3rd Reincarnation of Our Word is Our Weapon
Our Word is Our Weapon is broadcasting on Brock University’s community radio- CFBU 103.7 F.M at 5:30-6p.m every Wednesday. We are located in downtown St. Catharines.
Last year OWIOW broadcasted every Wednesday from 5-6pm by OPIRG Brock with Amnesty International. The show focused on current events, including hot political issues, human rights abuses, international law questions and many more subjects. The show was about engaging listeners on international topics that might be ignored by domestic media.
Basically, Ontario Public Interest Research Groups’ new and old members have an interest to produce a community radio program that reflects OPIRG’s mandate. OPIRG is a non-profit, student-funded and student-directed organization, which encourages and supports action, research, and education on social and environmental justice.
Originally Our Word is Our Weapon was started by Milica Njegovan and Andrew Barclay after being inspired by the deeply empowering Zapatista movement in Mexico. Our Word is Our Weapon is a collection of writings by Subcomandante Marcos of the Zapatista Army of National Liberation. Marcos is a poetic representative of the long political struggle.
The two hosts were very familiar with international dialogue on laws and social justice, with strong ties to latin American history. The shows focused around seemingly distant (geographically speaking) discussions of labor, democracy, health, migration, oppression, censorship, war and tied it into why these issues affect us as global citizens while relating it our own community.
We are the product of 500 years of struggle,” the Zapatistas’ declaration of war stated. The struggle today is “for work, land, housing, food, healthcare, education, independence, freedom, democracy, justice, and peace[…]
There are many factors driving global society towards a low-wage, low- growth, high-profit future, with increasing polarization and social disintegration. Another consequence is the fading of meaningful democratic processes as decision making is vested in private institutions and the quasi- governmental structures that are coalescing around them, what the Financial Times calls a “de facto world government” that operates in secret and without accountability.
The Zapatistas really struck a chord with a large segment of the Mexican populace,” Mexican political scientist Eduardo Gallardo commented shortly after the rebellion, predicting that the effects would be wide-ranging, including steps toward breaking down the long-standing electoral dictatorship. Polls in Mexico backed that conclusion, reporting majority support for the reasons given by the Zapatistas for their rebellion. A similar chord was struck worldwide, including the rich industrial societies, where many people recognized the concerns of the Zapatistas to be not unlike their own, despite their very different circumstances. Support was further stimulated by imaginative Zapatista initiatives to reach out to wider sectors and to engage them in common or parallel efforts to take control of their lives and fate. The domestic and international solidarity was doubtless a major factor in deterring the anticipated brutal military repression, and hashad a dramatic energizing effect on organizing and activism worldwide.

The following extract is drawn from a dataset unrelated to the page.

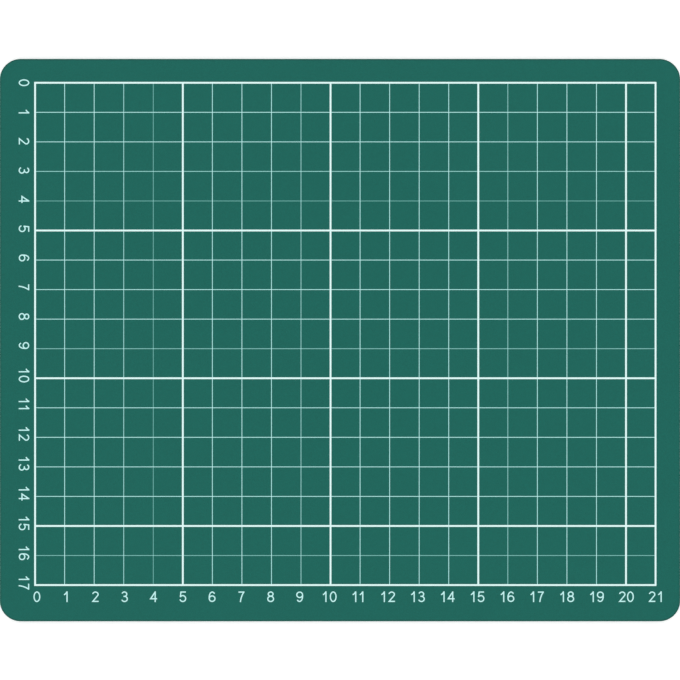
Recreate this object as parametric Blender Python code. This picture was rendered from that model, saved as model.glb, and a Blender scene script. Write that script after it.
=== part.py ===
"""Self-healing cutting mat, about 230 x 190 x 3 mm.

Three plies of PVC pressed into one sheet, and a centimetre grid screen-printed on the cutting face.
Metres. X runs along the scale at the bottom edge, Y along the one at the left edge, and Z out of the
cutting face. The origin is the centre of the underside.
"""

from math import radians

import bmesh
import bpy

# Printed grid. The margins run from the middle of a frame line to the edge of the sheet.
SQUARE = 0.010
COLUMNS = 21
ROWS = 17
BOLD_EVERY = 5
LEFT_MARGIN = 0.0120
RIGHT_MARGIN = 0.0084
TOP_MARGIN = 0.0081
BOTTOM_MARGIN = 0.0123
FINE_LINE = 0.00022
BOLD_LINE = 0.0006
INK_FILM = 0.00005
INK_CLEARANCE = 0.00005

# Sheet, from the table up
BOTTOM_PLY = 0.0008
CORE_PLY = 0.0008
TOP_PLY = 0.0008
PLY_CLEARANCE = 0.0003
CORNER_RADIUS = 0.0071
CORNER_SEGMENTS = 16
EDGE_ROUND = 0.0003
EDGE_SEGMENTS = 3
SHARP_ANGLE = radians(35)

# Worked out from the sizes above
MAT_LENGTH = LEFT_MARGIN + COLUMNS * SQUARE + RIGHT_MARGIN
MAT_WIDTH = TOP_MARGIN + ROWS * SQUARE + BOTTOM_MARGIN
CORE_BASE = BOTTOM_PLY + PLY_CLEARANCE
TOP_BASE = CORE_BASE + CORE_PLY + PLY_CLEARANCE


def clear_scene():
    for thing in list(bpy.data.objects):
        bpy.data.objects.remove(thing)


def plain_material(name, colour, roughness):
    """A non-metallic surface. The colour is linear red, green and blue."""
    material = bpy.data.materials.new(name)
    material.use_nodes = True
    surface = material.node_tree.nodes["Principled BSDF"]
    surface.inputs["Base Color"].default_value = (*colour, 1)
    surface.inputs["Roughness"].default_value = roughness
    surface.inputs["Metallic"].default_value = 0
    return material


def soft_pvc():
    return plain_material("soft_green_pvc", (0.018, 0.137, 0.109), 0.6)


def core_pvc():
    return plain_material("stiff_core_pvc", (0.055, 0.17, 0.135), 0.5)


def white_ink():
    return plain_material("white_ink", (0.78, 0.95, 0.92), 0.45)


def add_object(name, bm, material, parent, height):
    """Makes the finished mesh an object that stands height above its parent's origin."""
    mesh = bpy.data.meshes.new(name)
    bm.to_mesh(mesh)
    bm.free()
    mesh.shade_smooth()
    mesh.set_sharp_from_angle(angle=SHARP_ANGLE)
    mesh.materials.append(material)
    thing = bpy.data.objects.new(name, mesh)
    thing.parent = parent
    thing.location.z = height
    bpy.context.collection.objects.link(thing)
    return thing


def thicken(bm, thickness):
    """Turns flat faces at z = 0 into a closed solid that stands thickness above them."""
    raised = bmesh.ops.extrude_face_region(bm, geom=bm.faces[:])["geom"]
    top_verts = [item for item in raised if isinstance(item, bmesh.types.BMVert)]
    bmesh.ops.translate(bm, verts=top_verts, vec=(0, 0, thickness))
    bmesh.ops.recalc_face_normals(bm, faces=bm.faces[:])


def rounded_outline():
    """The mat's outline as one flat face: a rectangle whose corners are arcs."""
    bm = bmesh.new()
    bmesh.ops.create_grid(bm, x_segments=1, y_segments=1, size=0.5)
    bmesh.ops.scale(bm, verts=bm.verts[:], vec=(MAT_LENGTH, MAT_WIDTH, 1))
    bmesh.ops.bevel(
        bm,
        geom=bm.verts[:],
        offset=CORNER_RADIUS,
        segments=CORNER_SEGMENTS,
        profile=0.5,
        affect="VERTICES",
        material=-1,
    )
    return bm


def round_rim(bm, rim_height, wall):
    """Rounds the edges that run round the sheet at rim_height, by no more than half the wall."""
    rim = [
        edge
        for edge in bm.edges
        if all(abs(vert.co.z - rim_height) < wall / 4 for vert in edge.verts)
    ]
    bmesh.ops.bevel(
        bm,
        geom=rim,
        offset=min(EDGE_ROUND, wall / 2),
        segments=EDGE_SEGMENTS,
        profile=0.5,
        affect="EDGES",
        material=-1,
    )


def add_bottom_ply(mat):
    bm = rounded_outline()
    thicken(bm, BOTTOM_PLY)
    round_rim(bm, 0, BOTTOM_PLY)
    return add_object("bottom_ply", bm, soft_pvc(), mat, 0)


def add_core_ply(mat):
    bm = rounded_outline()
    thicken(bm, CORE_PLY)
    return add_object("core_ply", bm, core_pvc(), mat, CORE_BASE)


def add_top_ply(mat):
    bm = rounded_outline()
    thicken(bm, TOP_PLY)
    round_rim(bm, TOP_PLY, TOP_PLY)
    return add_object("top_ply", bm, soft_pvc(), mat, TOP_BASE)


def line_sides(squares, first):
    """Where both sides of each line lie, in order, on an axis with the first line's middle at first.

    Every fifth line is bold, and so is the last one, which closes the frame.
    """
    sides = []
    for index in range(squares + 1):
        bold = index % BOLD_EVERY == 0 or index == squares
        half = (BOLD_LINE if bold else FINE_LINE) / 2
        middle = first + index * SQUARE
        sides += [middle - half, middle + half]
    return sides


def grid_lattice():
    """All the lines as one flat mesh: strips of faces along the lines, open in every square."""
    across = line_sides(COLUMNS, LEFT_MARGIN - MAT_LENGTH / 2)
    # The rows count from the top edge down, so their sides are turned over to run upwards.
    up = [-side for side in reversed(line_sides(ROWS, TOP_MARGIN - MAT_WIDTH / 2))]
    faces_across = len(across) - 1
    bm = bmesh.new()
    bmesh.ops.create_grid(bm, x_segments=faces_across, y_segments=len(up) - 1, size=1)
    for index, vert in enumerate(bm.verts):
        row, column = divmod(index, len(across))
        vert.co = (across[column], up[row], 0)
    open_squares = []
    for index, face in enumerate(bm.faces):
        row, column = divmod(index, faces_across)
        if row % 2 and column % 2:
            open_squares.append(face)
    bmesh.ops.delete(bm, geom=open_squares, context="FACES")
    return bm


def add_grid_print(top_ply):
    bm = grid_lattice()
    thicken(bm, INK_FILM)
    return add_object("grid_print", bm, white_ink(), top_ply, TOP_PLY + INK_CLEARANCE)


def main():
    clear_scene()
    mat = bpy.data.objects.new("cutting_mat", None)
    bpy.context.collection.objects.link(mat)
    add_bottom_ply(mat)
    add_core_ply(mat)
    top_ply = add_top_ply(mat)
    add_grid_print(top_ply)


main()
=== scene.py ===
"""Looks of a self-healing cutting mat: three PVC plies pressed into one sheet, with a centimetre grid and
two number scales screen-printed on the cutting face. Metres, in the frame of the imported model."""

from math import cos, hypot, pi, radians, sin

import bmesh
import bpy
from mathutils import Matrix, Vector


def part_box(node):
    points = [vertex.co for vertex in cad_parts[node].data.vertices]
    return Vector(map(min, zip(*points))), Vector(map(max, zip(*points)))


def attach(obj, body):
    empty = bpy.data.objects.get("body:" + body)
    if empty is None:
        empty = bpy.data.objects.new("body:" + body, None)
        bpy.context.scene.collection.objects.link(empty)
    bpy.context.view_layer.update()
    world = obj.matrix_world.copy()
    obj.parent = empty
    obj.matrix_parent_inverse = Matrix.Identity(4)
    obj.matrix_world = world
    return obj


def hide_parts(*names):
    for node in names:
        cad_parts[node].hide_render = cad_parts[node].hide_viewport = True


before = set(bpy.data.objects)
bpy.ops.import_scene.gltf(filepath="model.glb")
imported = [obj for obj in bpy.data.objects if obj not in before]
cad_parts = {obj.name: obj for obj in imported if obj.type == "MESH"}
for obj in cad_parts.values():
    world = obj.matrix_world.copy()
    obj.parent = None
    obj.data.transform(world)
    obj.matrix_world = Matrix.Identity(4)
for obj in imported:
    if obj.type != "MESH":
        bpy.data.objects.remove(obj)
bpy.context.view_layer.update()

# Bottom ply: soft PVC, calendered to an even thickness and pressed to the core by heat. It grips the table.
# A steel-rule die cuts all three plies at once, so the corners are round and the cut edge is smooth, with
# faint upright scores from the rule.

CORNER_RADIUS = 0.0071
CORNER_SEGMENTS = 24
RIM_FADE = 0.0004
RIM_SHADE_LAYER = "rim_painted_shade"
SAME_HEIGHT = 1e-6
SHARP_ANGLE = radians(40)

# How upright the normal is at least on a level face, and on one that belongs to a side of the sheet and not
# to its cut edge
LEVEL_NORMAL = 0.999
FACE_NORMAL = 0.4

# How far a rim is rounded, and in how many steps
OUTER_RIM = (0.0003, 4)
SEAM_RIM = (0.00004, 1)

# The sheets and the grid have flat maps of their own, which keep their patterns sharp where they are baked
# to pictures. The cut edge is wider on a map than on the mat.
MAP_NAME = "OFBake"
UP = 1
DOWN = -1
EDGE_ON_MAP = 0.004
MAP_MARGIN = 0.0005


def seam_height(below, above):
    """Where two neighbouring plies meet: halfway across the clearance between their solids."""
    return (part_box(below)[1].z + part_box(above)[0].z) / 2


def outline(node):
    """The outline of a ply as one flat face: a rectangle of its solid's size, whose corners are arcs."""
    corner, far_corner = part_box(node)
    size = far_corner - corner
    bm = bmesh.new()
    bmesh.ops.create_grid(bm, x_segments=1, y_segments=1, size=0.5)
    bmesh.ops.scale(bm, verts=bm.verts[:], vec=(size.x, size.y, 1))
    bmesh.ops.bevel(
        bm,
        geom=bm.verts[:],
        offset=CORNER_RADIUS,
        segments=CORNER_SEGMENTS,
        profile=0.5,
        affect="VERTICES",
        material=-1,
    )
    return bm


def raise_faces(bm, low, high):
    """Turns flat faces at z = 0 into a closed solid from low to high."""
    raised = bmesh.ops.extrude_face_region(bm, geom=bm.faces[:])["geom"]
    upper = [item for item in raised if isinstance(item, bmesh.types.BMVert)]
    bmesh.ops.translate(bm, verts=bm.verts[:], vec=(0, 0, low))
    bmesh.ops.translate(bm, verts=upper, vec=(0, 0, high - low))
    bmesh.ops.recalc_face_normals(bm, faces=bm.faces[:])


def soften_rim(bm, height, offset, segments):
    """Rounds the edges that run round the sheet at one height."""
    rim = [
        edge
        for edge in bm.edges
        if all(abs(vert.co.z - height) < SAME_HEIGHT for vert in edge.verts)
    ]
    bmesh.ops.bevel(
        bm, geom=rim, offset=offset, segments=segments, profile=0.5, affect="EDGES", material=-1
    )


def mark_rim(bm):
    """Insets the level faces, and stores where the rim's painted shade lies: 1 at its rim, fading to 0."""
    level = [face for face in bm.faces if abs(face.normal.z) > LEVEL_NORMAL]
    bmesh.ops.inset_individual(bm, faces=level, thickness=RIM_FADE, use_even_offset=True)
    # This layer holds the rim's painted shade.
    shade_layer = bm.verts.layers.float.new(RIM_SHADE_LAYER)
    for vert in bm.verts:
        vert[shade_layer] = 0 if any(face in level for face in vert.link_faces) else 1


def fold_out(bm, side):
    """Maps a sheet flat: the side that is seen, UP or DOWN, with the cut edge folded out round it.

    The other side lies one map further on, where it reads the same finish and takes no room.
    """
    flat = bm.loops.layers.uv.new(MAP_NAME)
    half = [max(vert.co[axis] for vert in bm.verts) for axis in (0, 1)]
    whole = [2 * (part + EDGE_ON_MAP + MAP_MARGIN) for part in half]
    limits = [part - CORNER_RADIUS for part in half]
    heights = [vert.co.z * side for vert in bm.verts]
    thickness = max(heights) - min(heights)
    for face in bm.faces:
        maps_on = 1 if face.normal.z * side < -FACE_NORMAL else 0
        for loop in face.loops:
            spot = loop.vert.co
            # The edge folds away from the middle of its corner's arc, or square to a straight side.
            middle = Vector([max(-limit, min(limit, part)) for part, limit in zip(spot, limits)])
            depth = (max(heights) - spot.z * side) / thickness
            fold = (spot.xy - middle).normalized() * depth * EDGE_ON_MAP
            x, y = spot.xy if maps_on else spot.xy + fold
            loop[flat].uv = (0.5 + side * x / whole[0] + maps_on, 0.5 + y / whole[1])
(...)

-Noam Chomskys’ People Over Profit-1999-The Zapatista Uprising
This ongoing project-Our Word is Our Weapon- is our way of reflecting and preserving local and global history, which is essential when navigating our modern world.
It is extremely necessary to recognize our duty as radio hosts as a valuable and meaningful resource through coalition building, student and community engagement, public discussion, and media advocacy.
We have the right to a voice.
The Niagara Region in Ontario is a thriving community with a growing art, literature, music, activism and education scene. We will be interviewing individuals/groups who can talk more about the importance of grassroot organizing and getting their positive message out.
“The media is absolutely essential to the functioning of a democracy. It’s not our job to cozy up to power. We’re supposed to be the check and balance on government […] Independent media can go to where the silence is and break the sound barrier, doing what the corporate networks refuse to do.”